──────── Records supplied

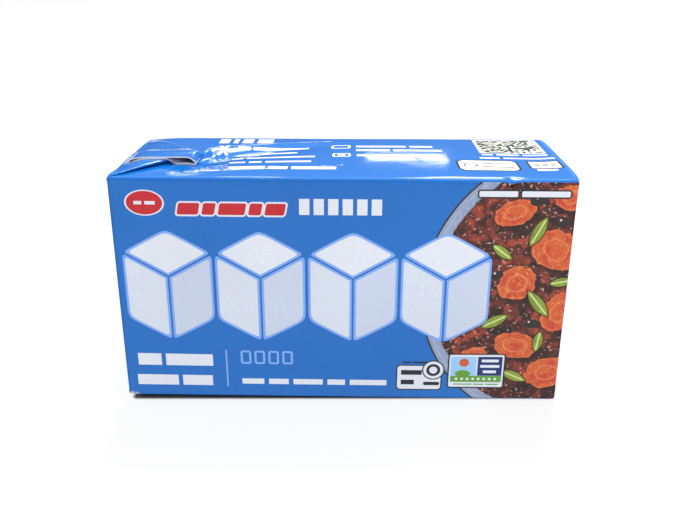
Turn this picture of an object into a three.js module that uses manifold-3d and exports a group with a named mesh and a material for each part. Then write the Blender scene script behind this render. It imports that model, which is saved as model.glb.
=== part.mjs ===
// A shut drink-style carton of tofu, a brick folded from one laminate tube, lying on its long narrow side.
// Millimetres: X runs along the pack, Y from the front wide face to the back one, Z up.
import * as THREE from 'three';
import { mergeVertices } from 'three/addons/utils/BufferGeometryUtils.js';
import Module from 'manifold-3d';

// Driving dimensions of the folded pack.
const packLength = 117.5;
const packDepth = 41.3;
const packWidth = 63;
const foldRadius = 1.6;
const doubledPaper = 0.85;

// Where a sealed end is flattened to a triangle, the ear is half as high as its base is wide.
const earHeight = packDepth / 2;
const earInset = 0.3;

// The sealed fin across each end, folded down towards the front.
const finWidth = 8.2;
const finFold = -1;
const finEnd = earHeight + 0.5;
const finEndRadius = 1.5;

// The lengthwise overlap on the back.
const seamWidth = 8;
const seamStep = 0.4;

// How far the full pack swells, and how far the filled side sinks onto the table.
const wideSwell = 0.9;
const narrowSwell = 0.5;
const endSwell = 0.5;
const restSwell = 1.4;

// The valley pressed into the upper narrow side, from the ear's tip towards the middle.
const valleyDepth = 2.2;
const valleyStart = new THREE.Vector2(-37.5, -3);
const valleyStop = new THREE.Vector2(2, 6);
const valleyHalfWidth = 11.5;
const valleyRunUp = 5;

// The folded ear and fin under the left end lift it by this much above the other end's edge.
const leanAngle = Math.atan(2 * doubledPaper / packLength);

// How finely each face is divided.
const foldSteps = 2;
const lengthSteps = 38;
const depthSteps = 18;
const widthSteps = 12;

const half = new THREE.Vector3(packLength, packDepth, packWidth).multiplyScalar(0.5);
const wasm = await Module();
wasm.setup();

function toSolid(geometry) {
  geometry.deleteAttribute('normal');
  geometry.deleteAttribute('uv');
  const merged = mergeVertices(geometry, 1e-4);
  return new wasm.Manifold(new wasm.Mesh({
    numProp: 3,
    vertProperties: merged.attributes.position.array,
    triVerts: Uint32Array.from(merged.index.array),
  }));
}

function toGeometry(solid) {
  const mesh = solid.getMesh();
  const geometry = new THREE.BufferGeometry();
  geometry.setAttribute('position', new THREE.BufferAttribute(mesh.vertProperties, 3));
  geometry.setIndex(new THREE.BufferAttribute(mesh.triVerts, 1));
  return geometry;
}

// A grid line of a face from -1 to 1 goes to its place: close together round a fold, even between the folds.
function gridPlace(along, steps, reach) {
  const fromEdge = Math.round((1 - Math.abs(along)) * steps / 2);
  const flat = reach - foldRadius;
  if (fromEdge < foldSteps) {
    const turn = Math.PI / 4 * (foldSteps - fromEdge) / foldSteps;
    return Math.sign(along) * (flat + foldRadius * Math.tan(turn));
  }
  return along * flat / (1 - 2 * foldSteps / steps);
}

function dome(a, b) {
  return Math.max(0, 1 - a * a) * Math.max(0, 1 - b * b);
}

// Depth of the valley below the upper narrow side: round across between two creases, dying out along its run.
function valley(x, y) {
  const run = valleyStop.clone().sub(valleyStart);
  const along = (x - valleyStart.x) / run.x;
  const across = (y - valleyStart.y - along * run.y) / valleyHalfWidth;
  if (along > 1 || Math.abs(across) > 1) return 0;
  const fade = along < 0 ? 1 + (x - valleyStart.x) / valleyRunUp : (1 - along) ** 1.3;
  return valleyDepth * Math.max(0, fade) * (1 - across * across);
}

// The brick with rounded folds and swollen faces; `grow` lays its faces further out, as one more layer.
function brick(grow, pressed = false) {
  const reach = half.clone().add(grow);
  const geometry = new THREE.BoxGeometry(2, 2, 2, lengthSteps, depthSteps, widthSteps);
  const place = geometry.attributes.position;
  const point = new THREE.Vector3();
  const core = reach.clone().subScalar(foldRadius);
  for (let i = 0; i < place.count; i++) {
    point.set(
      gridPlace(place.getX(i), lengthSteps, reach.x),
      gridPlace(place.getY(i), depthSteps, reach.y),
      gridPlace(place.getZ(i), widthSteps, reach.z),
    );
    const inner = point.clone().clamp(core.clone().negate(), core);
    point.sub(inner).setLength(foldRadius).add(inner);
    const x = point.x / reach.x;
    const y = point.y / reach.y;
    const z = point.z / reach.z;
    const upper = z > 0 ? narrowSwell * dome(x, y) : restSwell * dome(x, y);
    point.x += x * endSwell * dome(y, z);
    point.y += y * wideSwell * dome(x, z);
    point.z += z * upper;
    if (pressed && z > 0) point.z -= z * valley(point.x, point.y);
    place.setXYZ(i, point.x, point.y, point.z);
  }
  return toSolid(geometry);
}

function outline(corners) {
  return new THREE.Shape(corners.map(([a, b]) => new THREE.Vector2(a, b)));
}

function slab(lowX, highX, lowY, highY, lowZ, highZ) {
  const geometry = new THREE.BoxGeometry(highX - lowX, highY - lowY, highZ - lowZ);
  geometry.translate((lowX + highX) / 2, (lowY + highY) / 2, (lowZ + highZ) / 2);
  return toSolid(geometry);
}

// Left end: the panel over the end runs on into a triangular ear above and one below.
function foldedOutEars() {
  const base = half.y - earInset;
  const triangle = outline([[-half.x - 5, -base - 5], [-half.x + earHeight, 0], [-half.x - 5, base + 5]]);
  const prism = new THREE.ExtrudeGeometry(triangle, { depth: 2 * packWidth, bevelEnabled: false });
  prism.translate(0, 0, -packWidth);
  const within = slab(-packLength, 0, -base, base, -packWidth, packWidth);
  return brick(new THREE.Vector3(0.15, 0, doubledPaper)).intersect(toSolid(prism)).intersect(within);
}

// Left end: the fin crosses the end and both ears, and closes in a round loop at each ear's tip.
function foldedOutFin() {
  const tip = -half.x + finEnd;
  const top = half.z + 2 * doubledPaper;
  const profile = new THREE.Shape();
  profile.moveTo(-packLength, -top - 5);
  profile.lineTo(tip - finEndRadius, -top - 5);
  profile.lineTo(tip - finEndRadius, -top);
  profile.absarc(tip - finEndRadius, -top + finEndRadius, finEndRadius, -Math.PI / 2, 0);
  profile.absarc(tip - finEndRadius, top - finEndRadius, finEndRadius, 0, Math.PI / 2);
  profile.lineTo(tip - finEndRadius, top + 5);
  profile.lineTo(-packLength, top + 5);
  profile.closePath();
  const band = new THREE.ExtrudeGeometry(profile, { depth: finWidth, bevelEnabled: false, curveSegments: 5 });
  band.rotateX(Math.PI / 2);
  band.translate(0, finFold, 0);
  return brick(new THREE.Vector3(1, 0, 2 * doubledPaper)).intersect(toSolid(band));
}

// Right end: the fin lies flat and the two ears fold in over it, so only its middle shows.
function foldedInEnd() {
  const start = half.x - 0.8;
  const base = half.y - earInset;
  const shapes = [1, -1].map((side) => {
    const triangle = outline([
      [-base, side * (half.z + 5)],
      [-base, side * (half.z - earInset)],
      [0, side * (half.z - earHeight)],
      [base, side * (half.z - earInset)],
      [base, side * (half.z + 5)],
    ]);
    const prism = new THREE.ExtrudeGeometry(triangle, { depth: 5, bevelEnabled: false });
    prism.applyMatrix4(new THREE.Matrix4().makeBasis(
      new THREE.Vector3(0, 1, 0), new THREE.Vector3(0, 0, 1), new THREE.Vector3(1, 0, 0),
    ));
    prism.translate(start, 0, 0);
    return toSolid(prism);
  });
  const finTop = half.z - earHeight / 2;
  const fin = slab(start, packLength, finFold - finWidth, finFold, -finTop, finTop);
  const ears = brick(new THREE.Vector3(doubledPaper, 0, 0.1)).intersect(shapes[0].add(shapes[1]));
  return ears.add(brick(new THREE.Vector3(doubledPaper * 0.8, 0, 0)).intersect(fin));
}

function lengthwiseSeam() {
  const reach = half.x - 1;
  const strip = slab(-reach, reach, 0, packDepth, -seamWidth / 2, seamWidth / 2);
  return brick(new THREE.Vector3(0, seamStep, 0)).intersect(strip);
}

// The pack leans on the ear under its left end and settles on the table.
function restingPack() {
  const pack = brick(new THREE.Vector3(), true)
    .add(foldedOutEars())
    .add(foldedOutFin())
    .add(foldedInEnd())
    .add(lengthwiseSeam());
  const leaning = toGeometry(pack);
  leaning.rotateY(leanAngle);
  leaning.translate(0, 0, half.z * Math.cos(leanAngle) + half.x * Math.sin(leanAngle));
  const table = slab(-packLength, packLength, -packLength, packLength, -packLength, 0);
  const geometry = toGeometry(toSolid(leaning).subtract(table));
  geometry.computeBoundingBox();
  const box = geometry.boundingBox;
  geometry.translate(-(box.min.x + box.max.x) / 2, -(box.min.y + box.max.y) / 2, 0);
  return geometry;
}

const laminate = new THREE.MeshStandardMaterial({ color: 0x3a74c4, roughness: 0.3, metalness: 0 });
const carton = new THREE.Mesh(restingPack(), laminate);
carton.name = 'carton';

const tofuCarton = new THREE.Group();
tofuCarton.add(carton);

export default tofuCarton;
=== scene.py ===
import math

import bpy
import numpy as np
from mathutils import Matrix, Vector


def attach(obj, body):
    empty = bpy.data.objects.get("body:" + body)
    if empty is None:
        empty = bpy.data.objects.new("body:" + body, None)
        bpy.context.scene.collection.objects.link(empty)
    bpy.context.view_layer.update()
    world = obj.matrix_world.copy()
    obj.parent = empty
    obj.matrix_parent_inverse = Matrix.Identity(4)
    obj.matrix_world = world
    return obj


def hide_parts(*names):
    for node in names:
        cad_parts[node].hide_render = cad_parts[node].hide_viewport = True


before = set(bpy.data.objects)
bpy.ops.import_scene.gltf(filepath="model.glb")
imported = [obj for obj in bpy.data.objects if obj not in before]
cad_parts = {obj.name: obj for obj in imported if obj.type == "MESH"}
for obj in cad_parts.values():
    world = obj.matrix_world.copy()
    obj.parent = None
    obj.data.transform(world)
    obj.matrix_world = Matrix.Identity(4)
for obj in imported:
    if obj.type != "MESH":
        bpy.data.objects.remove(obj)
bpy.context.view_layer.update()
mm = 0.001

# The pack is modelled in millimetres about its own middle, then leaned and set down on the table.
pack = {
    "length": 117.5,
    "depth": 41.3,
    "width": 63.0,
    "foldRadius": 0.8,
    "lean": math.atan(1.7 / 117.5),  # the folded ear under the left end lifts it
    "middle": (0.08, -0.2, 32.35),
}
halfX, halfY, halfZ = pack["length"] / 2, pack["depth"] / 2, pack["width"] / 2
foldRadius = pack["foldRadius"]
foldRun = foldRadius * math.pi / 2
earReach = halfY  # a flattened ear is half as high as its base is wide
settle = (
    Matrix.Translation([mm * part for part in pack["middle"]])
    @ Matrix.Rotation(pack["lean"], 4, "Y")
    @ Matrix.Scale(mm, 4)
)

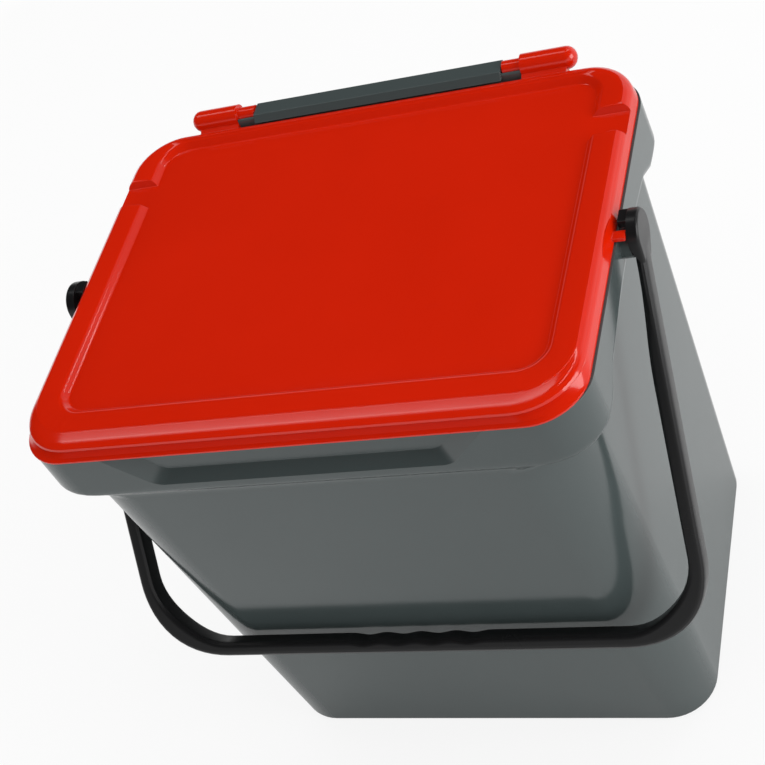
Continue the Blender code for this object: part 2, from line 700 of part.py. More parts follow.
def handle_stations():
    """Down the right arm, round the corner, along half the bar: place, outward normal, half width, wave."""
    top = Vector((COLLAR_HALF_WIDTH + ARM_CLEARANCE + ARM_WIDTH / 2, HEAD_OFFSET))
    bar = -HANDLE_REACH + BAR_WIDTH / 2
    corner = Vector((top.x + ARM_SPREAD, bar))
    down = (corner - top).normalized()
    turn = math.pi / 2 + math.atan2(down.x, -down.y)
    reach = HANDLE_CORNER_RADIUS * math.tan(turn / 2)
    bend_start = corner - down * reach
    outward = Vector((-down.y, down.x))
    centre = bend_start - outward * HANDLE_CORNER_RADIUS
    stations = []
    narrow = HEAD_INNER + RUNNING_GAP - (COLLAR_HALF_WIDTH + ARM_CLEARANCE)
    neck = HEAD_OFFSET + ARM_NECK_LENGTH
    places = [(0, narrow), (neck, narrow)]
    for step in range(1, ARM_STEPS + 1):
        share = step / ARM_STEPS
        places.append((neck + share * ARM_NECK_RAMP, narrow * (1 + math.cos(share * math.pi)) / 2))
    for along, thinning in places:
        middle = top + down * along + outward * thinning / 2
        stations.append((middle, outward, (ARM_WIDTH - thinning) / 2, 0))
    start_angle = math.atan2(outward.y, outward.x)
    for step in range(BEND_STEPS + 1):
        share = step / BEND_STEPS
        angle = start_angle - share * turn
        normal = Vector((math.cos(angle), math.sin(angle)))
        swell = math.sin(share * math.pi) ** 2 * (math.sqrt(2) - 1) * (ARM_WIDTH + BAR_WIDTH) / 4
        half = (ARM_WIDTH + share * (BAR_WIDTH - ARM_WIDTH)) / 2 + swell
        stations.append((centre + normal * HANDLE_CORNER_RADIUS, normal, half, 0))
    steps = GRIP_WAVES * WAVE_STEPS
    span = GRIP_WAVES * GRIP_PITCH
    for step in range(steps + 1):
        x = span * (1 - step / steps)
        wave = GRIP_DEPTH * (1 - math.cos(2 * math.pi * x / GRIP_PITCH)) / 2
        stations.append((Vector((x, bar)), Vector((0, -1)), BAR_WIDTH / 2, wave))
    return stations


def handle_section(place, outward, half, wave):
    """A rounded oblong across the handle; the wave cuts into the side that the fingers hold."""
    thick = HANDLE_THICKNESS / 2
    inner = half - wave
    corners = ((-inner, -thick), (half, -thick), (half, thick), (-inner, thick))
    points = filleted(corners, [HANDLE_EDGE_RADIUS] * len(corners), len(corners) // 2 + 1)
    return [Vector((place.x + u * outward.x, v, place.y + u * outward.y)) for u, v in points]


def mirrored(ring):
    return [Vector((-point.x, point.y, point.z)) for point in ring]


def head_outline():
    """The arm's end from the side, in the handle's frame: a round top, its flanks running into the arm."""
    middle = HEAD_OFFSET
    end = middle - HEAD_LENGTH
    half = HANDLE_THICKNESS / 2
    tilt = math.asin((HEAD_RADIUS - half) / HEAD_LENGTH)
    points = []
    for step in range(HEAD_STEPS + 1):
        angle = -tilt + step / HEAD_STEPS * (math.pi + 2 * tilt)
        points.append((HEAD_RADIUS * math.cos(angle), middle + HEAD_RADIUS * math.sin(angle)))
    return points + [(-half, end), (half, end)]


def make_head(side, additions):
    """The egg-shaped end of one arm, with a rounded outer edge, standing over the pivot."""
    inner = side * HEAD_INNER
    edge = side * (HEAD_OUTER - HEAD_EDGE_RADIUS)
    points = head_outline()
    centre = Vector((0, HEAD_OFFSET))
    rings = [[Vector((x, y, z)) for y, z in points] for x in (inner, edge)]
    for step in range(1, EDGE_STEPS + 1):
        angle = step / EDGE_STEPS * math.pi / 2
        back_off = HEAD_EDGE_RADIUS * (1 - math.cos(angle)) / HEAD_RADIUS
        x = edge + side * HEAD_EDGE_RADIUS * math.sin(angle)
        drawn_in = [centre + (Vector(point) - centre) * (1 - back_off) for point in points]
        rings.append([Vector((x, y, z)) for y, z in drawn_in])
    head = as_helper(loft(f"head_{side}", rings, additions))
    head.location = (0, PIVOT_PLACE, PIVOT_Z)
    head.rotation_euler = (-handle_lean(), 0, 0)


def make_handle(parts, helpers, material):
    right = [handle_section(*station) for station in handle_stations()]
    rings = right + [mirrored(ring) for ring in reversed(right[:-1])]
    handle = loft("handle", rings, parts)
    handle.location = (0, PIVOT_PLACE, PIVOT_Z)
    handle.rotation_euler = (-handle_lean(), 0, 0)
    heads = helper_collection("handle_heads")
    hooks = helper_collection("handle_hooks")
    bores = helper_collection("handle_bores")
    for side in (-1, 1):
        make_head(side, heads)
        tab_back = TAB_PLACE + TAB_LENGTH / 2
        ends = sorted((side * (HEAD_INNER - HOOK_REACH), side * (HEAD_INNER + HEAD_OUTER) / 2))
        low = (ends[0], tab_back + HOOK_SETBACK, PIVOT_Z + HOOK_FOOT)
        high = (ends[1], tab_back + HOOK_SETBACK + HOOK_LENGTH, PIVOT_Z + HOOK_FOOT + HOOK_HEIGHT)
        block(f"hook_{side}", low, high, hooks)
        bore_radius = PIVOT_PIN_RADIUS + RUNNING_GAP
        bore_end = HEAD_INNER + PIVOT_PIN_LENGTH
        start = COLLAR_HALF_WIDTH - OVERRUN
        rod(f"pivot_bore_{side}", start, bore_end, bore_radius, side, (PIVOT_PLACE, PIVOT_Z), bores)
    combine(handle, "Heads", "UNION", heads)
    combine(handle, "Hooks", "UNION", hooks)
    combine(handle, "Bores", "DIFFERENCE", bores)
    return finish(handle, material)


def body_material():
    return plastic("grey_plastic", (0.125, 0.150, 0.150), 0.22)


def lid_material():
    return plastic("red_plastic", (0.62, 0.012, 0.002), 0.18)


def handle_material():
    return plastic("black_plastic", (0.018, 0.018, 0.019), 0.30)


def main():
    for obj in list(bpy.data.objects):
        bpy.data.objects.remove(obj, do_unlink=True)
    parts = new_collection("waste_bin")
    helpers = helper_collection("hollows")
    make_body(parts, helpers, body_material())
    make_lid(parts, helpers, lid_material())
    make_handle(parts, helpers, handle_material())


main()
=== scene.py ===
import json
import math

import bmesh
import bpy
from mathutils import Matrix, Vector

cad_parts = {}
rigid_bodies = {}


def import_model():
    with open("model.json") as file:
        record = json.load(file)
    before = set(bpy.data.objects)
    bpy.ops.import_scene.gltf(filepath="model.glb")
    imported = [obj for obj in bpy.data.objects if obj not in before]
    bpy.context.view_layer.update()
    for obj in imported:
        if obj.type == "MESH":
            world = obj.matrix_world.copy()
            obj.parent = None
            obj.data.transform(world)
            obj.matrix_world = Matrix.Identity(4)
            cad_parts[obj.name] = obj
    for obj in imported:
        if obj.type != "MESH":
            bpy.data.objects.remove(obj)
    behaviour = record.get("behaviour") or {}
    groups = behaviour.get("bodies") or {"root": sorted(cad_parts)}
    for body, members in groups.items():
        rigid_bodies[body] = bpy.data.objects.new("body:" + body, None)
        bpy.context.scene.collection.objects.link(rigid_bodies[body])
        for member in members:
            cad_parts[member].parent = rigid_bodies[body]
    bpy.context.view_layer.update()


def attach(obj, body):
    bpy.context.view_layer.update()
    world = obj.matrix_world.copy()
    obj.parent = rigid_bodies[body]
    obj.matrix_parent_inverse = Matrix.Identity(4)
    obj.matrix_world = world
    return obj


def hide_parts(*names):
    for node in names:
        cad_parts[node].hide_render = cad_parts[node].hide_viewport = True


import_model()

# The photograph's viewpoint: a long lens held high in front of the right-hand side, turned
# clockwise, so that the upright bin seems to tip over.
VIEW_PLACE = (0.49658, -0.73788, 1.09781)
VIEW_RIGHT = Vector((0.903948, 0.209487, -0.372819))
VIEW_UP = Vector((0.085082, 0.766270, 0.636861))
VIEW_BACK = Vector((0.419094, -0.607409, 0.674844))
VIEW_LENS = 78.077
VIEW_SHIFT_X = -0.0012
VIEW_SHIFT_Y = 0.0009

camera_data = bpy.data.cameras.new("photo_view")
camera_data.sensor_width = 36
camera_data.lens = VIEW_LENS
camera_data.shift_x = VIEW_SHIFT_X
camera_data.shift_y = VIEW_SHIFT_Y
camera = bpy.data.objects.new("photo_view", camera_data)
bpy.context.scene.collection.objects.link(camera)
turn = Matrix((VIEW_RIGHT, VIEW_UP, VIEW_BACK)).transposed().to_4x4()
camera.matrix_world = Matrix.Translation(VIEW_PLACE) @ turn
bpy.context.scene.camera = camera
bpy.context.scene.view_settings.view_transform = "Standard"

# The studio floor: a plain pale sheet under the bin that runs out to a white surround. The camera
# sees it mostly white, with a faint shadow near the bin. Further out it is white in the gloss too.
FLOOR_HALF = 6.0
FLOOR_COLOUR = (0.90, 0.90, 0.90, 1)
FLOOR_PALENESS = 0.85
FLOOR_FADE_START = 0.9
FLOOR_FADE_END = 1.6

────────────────

Please give an exact restatement of only the lines from the beginning of the material above to the line with "const leanAngle = Math.atan(2", inclusive.

» Written answer:
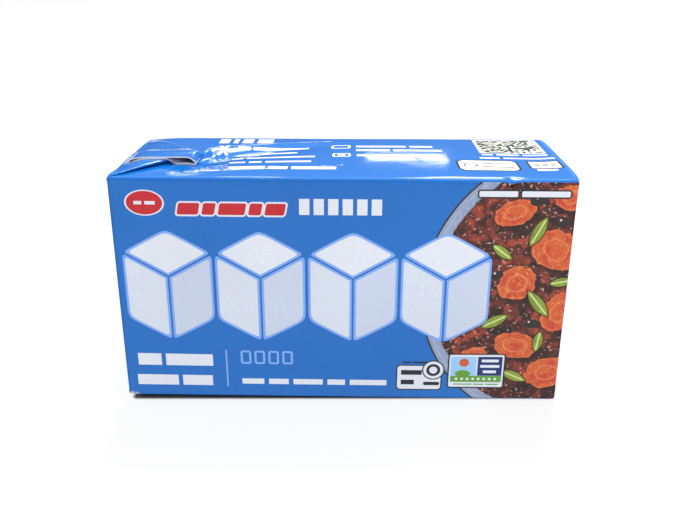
Turn this picture of an object into a three.js module that uses manifold-3d and exports a group with a named mesh and a material for each part. Then write the Blender scene script behind this render. It imports that model, which is saved as model.glb.
=== part.mjs ===
// A shut drink-style carton of tofu, a brick folded from one laminate tube, lying on its long narrow side.
// Millimetres: X runs along the pack, Y from the front wide face to the back one, Z up.
import * as THREE from 'three';
import { mergeVertices } from 'three/addons/utils/BufferGeometryUtils.js';
import Module from 'manifold-3d';

// Driving dimensions of the folded pack.
const packLength = 117.5;
const packDepth = 41.3;
const packWidth = 63;
const foldRadius = 1.6;
const doubledPaper = 0.85;

// Where a sealed end is flattened to a triangle, the ear is half as high as its base is wide.
const earHeight = packDepth / 2;
const earInset = 0.3;

// The sealed fin across each end, folded down towards the front.
const finWidth = 8.2;
const finFold = -1;
const finEnd = earHeight + 0.5;
const finEndRadius = 1.5;

// The lengthwise overlap on the back.
const seamWidth = 8;
const seamStep = 0.4;

// How far the full pack swells, and how far the filled side sinks onto the table.
const wideSwell = 0.9;
const narrowSwell = 0.5;
const endSwell = 0.5;
const restSwell = 1.4;

// The valley pressed into the upper narrow side, from the ear's tip towards the middle.
const valleyDepth = 2.2;
const valleyStart = new THREE.Vector2(-37.5, -3);
const valleyStop = new THREE.Vector2(2, 6);
const valleyHalfWidth = 11.5;
const valleyRunUp = 5;

// The folded ear and fin under the left end lift it by this much above the other end's edge.
const leanAngle = Math.atan(2 * doubledPaper / packLength);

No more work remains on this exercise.